> **COLLECTED MATERIAL**
================
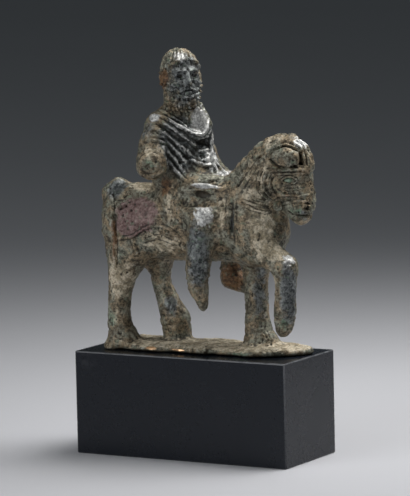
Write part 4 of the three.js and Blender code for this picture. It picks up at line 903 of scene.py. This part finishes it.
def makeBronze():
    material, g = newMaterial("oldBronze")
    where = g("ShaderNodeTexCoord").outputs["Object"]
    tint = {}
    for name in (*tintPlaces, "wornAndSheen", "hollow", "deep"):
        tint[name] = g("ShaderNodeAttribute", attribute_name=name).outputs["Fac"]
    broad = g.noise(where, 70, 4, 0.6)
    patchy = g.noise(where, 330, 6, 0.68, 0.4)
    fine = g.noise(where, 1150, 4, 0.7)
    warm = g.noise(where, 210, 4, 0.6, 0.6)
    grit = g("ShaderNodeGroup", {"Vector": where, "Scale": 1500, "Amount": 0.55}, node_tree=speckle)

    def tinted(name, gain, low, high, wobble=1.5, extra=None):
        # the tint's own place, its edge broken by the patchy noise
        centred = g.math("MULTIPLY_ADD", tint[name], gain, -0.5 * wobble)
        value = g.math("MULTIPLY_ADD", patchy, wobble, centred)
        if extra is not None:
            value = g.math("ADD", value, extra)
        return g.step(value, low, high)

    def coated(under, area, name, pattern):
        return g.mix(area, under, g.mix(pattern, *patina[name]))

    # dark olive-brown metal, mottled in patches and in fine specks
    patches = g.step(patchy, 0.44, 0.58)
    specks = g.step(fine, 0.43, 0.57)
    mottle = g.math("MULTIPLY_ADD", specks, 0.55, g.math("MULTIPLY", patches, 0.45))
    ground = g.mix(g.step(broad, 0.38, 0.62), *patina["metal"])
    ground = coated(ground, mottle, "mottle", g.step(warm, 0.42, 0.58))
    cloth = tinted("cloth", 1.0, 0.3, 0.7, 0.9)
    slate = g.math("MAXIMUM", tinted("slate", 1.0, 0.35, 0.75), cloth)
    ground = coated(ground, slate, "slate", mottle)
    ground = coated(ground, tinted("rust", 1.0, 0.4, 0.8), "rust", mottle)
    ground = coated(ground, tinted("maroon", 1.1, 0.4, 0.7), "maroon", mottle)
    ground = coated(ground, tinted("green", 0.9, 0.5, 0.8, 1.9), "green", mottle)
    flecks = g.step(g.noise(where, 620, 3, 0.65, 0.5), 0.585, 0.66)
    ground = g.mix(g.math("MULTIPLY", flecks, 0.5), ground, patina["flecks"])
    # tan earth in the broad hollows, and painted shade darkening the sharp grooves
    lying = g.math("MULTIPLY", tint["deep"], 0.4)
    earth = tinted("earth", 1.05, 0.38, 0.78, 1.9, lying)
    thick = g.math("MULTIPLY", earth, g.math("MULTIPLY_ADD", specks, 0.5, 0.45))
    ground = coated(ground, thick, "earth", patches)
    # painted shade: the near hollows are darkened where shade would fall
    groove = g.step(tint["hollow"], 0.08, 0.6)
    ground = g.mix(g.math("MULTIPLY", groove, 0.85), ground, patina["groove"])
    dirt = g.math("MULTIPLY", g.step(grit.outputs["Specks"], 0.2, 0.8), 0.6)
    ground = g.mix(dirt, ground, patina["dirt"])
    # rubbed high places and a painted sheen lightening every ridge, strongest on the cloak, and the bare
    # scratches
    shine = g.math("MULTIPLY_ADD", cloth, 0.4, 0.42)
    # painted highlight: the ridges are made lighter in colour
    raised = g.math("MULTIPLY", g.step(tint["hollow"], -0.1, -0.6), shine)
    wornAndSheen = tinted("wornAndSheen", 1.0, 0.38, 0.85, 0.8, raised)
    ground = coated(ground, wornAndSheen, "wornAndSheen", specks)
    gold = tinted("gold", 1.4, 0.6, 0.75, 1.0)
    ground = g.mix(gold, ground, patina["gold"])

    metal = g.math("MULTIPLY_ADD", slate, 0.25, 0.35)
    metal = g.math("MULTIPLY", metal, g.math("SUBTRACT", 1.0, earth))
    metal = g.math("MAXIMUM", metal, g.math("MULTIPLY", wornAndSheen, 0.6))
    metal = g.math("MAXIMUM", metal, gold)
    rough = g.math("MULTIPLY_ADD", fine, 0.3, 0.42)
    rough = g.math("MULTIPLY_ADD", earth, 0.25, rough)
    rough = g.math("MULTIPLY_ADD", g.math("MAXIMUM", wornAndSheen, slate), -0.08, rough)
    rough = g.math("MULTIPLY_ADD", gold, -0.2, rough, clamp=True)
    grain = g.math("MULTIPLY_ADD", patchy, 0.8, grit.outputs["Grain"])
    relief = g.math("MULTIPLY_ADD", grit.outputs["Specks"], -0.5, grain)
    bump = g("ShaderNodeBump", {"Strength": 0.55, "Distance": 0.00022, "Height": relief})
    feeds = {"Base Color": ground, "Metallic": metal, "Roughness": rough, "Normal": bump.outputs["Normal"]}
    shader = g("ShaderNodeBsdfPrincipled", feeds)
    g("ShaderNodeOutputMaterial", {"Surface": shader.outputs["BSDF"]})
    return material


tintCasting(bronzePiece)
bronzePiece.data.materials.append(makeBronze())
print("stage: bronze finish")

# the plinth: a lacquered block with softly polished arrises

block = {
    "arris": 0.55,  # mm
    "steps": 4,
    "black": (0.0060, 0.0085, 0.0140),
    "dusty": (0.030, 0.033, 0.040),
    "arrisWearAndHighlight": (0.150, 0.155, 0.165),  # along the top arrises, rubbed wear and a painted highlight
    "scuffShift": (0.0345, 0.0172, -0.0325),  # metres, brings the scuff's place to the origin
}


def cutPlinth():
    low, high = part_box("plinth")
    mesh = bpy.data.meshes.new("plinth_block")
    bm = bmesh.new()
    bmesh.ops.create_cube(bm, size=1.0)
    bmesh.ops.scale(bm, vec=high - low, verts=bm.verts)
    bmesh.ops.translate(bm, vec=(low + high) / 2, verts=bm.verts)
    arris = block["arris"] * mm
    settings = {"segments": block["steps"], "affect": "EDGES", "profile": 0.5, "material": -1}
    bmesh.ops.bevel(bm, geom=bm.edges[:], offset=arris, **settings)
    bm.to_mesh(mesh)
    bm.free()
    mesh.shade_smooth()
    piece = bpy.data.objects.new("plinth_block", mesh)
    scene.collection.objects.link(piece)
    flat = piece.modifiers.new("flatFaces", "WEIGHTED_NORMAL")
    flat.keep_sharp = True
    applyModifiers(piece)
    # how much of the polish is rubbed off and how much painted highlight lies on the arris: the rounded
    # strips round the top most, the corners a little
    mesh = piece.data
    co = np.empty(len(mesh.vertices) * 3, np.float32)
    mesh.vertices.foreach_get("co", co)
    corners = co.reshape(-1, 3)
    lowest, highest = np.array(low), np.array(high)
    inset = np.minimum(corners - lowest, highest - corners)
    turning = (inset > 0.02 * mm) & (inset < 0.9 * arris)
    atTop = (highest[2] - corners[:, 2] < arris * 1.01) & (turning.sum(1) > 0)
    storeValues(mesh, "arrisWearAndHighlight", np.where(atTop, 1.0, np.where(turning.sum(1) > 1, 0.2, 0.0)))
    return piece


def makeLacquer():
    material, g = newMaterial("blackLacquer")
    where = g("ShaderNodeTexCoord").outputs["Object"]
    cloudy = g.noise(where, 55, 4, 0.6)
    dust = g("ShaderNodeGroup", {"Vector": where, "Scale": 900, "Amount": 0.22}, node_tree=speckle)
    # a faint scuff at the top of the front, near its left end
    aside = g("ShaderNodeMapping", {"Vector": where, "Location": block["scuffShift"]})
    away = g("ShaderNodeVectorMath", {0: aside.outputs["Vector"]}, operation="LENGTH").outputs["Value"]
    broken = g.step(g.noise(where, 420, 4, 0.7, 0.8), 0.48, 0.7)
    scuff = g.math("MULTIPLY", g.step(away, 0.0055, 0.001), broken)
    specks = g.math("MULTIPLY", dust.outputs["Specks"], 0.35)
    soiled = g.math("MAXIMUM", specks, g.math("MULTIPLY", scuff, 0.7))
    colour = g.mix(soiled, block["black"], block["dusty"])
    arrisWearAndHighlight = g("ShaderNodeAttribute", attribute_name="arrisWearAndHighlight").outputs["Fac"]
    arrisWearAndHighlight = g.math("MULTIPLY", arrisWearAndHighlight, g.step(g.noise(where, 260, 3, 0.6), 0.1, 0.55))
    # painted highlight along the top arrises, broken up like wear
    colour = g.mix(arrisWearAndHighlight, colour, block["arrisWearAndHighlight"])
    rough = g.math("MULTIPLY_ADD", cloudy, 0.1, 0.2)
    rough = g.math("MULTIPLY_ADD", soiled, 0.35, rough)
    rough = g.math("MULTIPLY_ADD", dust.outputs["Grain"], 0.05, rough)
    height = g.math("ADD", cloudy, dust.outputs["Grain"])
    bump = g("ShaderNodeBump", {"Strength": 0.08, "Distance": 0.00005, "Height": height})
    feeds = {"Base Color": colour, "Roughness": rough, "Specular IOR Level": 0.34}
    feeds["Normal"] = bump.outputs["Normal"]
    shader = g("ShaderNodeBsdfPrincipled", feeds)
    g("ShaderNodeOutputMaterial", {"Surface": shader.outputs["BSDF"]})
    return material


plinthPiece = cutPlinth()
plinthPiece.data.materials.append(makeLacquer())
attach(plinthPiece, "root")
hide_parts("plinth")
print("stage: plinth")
================
> **DIRECTIVE**
Set down, exactly as written, each line of the data from its opening line through the one containing "return g.mix(area, under, g.mix(pattern, *patina[name]))". Output nothing more.

> **RESULT OF THE TASK**
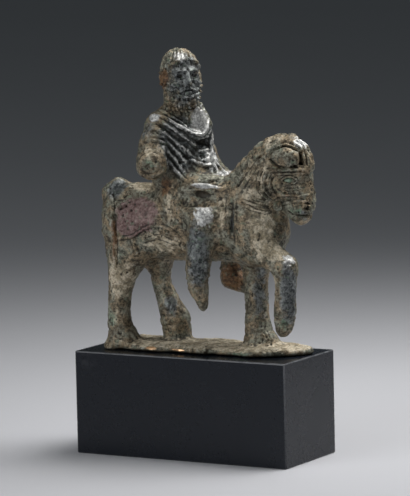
Write part 4 of the three.js and Blender code for this picture. It picks up at line 903 of scene.py. This part finishes it.
def makeBronze():
    material, g = newMaterial("oldBronze")
    where = g("ShaderNodeTexCoord").outputs["Object"]
    tint = {}
    for name in (*tintPlaces, "wornAndSheen", "hollow", "deep"):
        tint[name] = g("ShaderNodeAttribute", attribute_name=name).outputs["Fac"]
    broad = g.noise(where, 70, 4, 0.6)
    patchy = g.noise(where, 330, 6, 0.68, 0.4)
    fine = g.noise(where, 1150, 4, 0.7)
    warm = g.noise(where, 210, 4, 0.6, 0.6)
    grit = g("ShaderNodeGroup", {"Vector": where, "Scale": 1500, "Amount": 0.55}, node_tree=speckle)

    def tinted(name, gain, low, high, wobble=1.5, extra=None):
        # the tint's own place, its edge broken by the patchy noise
        centred = g.math("MULTIPLY_ADD", tint[name], gain, -0.5 * wobble)
        value = g.math("MULTIPLY_ADD", patchy, wobble, centred)
        if extra is not None:
            value = g.math("ADD", value, extra)
        return g.step(value, low, high)

    def coated(under, area, name, pattern):
        return g.mix(area, under, g.mix(pattern, *patina[name]))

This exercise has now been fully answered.